— start —

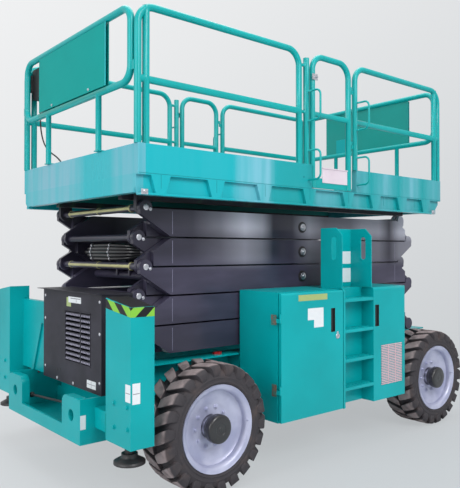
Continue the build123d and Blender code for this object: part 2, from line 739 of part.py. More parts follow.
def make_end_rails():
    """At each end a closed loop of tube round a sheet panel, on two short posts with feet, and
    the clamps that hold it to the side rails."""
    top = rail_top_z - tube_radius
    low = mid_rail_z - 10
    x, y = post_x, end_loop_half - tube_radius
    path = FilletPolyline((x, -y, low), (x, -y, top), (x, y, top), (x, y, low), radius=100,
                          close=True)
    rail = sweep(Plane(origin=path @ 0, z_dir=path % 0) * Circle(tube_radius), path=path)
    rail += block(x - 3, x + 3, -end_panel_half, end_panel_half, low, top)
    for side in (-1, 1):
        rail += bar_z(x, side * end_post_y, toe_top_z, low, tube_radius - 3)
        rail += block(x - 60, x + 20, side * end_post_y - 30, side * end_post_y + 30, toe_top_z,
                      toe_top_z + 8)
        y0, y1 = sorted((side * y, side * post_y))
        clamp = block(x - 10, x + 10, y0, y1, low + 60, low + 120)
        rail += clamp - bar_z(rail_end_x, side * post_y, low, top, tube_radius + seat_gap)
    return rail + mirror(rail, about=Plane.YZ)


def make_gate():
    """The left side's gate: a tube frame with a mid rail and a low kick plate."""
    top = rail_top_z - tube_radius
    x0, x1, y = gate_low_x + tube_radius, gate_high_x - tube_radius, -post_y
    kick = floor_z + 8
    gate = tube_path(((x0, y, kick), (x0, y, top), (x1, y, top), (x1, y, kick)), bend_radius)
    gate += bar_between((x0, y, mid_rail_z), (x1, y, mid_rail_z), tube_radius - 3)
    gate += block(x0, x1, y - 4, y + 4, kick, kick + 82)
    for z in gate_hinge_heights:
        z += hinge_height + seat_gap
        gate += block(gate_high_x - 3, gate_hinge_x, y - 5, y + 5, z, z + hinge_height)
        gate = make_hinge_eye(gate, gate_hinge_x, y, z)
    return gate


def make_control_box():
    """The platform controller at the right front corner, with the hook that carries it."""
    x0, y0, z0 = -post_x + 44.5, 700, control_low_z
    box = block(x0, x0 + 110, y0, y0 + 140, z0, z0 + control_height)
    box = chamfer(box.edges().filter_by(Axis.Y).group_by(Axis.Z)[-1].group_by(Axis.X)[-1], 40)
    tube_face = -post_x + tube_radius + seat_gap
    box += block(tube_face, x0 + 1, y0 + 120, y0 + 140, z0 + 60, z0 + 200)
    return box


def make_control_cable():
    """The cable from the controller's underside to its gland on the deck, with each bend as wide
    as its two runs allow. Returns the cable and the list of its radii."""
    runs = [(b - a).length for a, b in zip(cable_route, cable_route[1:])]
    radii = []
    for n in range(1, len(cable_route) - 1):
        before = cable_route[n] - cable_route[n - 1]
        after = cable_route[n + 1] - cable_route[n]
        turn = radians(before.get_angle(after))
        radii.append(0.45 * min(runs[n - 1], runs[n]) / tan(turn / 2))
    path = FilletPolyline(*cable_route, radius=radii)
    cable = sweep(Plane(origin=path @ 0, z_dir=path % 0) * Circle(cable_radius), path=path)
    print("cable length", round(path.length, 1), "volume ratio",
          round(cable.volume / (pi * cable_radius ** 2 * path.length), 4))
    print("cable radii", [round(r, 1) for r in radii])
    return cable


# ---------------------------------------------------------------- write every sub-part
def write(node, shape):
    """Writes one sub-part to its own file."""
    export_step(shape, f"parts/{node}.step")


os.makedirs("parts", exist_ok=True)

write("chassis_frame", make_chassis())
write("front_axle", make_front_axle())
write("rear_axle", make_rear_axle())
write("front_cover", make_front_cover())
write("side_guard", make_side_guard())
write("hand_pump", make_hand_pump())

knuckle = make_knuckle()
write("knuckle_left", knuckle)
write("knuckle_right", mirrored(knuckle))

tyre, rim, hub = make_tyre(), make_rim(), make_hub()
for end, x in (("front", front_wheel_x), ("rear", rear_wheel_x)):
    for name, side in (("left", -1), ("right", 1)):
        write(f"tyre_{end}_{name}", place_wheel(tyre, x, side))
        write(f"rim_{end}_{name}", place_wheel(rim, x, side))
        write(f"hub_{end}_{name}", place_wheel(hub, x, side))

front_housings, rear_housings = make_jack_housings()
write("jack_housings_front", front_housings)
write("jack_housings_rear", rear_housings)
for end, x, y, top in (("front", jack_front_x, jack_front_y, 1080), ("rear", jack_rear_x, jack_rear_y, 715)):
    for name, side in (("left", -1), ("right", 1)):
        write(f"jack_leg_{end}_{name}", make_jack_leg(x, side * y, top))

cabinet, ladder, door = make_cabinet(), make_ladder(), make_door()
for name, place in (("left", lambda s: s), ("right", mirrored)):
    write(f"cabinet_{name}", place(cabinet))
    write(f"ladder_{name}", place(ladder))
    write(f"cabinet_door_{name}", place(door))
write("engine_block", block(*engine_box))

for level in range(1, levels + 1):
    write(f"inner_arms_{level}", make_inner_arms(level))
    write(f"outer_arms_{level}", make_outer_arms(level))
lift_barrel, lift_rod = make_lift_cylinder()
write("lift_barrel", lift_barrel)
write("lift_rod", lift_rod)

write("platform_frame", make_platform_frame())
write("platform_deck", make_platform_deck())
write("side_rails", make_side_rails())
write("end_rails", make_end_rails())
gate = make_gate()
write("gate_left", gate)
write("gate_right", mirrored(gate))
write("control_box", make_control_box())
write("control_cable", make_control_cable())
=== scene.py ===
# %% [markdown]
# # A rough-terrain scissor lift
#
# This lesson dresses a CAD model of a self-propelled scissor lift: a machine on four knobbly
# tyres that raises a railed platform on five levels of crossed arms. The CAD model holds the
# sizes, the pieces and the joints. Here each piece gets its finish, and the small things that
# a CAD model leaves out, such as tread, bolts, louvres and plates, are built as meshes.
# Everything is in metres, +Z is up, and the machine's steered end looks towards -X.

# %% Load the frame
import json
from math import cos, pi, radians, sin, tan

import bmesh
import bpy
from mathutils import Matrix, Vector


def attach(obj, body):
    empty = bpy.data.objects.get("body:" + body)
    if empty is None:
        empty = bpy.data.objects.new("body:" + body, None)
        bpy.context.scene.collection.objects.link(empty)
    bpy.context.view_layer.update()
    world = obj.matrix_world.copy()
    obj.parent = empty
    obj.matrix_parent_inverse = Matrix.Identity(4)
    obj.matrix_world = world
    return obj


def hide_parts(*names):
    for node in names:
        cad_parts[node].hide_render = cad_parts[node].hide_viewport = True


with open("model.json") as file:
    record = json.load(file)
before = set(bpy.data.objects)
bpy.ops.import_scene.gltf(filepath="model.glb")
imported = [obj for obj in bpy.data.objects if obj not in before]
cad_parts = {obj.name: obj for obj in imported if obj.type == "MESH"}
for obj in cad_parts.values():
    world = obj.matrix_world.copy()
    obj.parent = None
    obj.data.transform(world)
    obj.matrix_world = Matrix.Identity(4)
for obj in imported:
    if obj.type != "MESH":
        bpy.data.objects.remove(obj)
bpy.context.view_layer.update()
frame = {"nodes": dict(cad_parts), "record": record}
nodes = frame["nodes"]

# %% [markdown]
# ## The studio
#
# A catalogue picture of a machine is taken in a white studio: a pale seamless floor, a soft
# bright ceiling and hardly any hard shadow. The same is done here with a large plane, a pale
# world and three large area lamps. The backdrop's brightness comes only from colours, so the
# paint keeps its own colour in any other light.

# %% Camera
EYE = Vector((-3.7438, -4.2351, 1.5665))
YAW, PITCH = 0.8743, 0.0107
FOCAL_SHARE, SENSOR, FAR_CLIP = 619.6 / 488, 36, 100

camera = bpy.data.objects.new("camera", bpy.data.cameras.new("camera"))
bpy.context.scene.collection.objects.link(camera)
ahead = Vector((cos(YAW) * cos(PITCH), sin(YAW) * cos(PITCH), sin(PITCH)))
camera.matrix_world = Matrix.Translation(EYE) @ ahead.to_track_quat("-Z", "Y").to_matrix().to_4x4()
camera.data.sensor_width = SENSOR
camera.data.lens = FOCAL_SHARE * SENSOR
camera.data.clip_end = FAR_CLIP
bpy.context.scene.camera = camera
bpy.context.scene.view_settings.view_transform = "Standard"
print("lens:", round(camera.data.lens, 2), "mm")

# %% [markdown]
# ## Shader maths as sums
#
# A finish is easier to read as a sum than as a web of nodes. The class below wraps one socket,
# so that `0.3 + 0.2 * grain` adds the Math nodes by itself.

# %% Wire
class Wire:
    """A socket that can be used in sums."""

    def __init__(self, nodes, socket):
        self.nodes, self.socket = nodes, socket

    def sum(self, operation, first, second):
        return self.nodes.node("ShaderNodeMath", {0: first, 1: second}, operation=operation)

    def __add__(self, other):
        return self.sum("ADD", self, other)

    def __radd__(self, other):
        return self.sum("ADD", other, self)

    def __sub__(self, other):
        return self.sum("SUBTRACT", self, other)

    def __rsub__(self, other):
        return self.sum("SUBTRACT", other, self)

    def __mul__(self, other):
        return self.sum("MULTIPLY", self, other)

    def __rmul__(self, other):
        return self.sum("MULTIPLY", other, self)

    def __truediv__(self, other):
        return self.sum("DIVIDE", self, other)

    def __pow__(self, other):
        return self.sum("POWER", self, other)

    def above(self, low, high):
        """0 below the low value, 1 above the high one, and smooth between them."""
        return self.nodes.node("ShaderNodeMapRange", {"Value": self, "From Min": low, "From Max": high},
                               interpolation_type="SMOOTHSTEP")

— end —

WHAT YOU ARE ASKED TO DO = Emit only the lines from the one containing "lift_barrel, lift_rod = make_lift_cylinder()" through the one containing "if empty is", copied exactly.

RIGHT ANSWER =
lift_barrel, lift_rod = make_lift_cylinder()
write("lift_barrel", lift_barrel)
write("lift_rod", lift_rod)

write("platform_frame", make_platform_frame())
write("platform_deck", make_platform_deck())
write("side_rails", make_side_rails())
write("end_rails", make_end_rails())
gate = make_gate()
write("gate_left", gate)
write("gate_right", mirrored(gate))
write("control_box", make_control_box())
write("control_cable", make_control_cable())
=== scene.py ===
# %% [markdown]
# # A rough-terrain scissor lift
#
# This lesson dresses a CAD model of a self-propelled scissor lift: a machine on four knobbly
# tyres that raises a railed platform on five levels of crossed arms. The CAD model holds the
# sizes, the pieces and the joints. Here each piece gets its finish, and the small things that
# a CAD model leaves out, such as tread, bolts, louvres and plates, are built as meshes.
# Everything is in metres, +Z is up, and the machine's steered end looks towards -X.

# %% Load the frame
import json
from math import cos, pi, radians, sin, tan

import bmesh
import bpy
from mathutils import Matrix, Vector


def attach(obj, body):
    empty = bpy.data.objects.get("body:" + body)
    if empty is None:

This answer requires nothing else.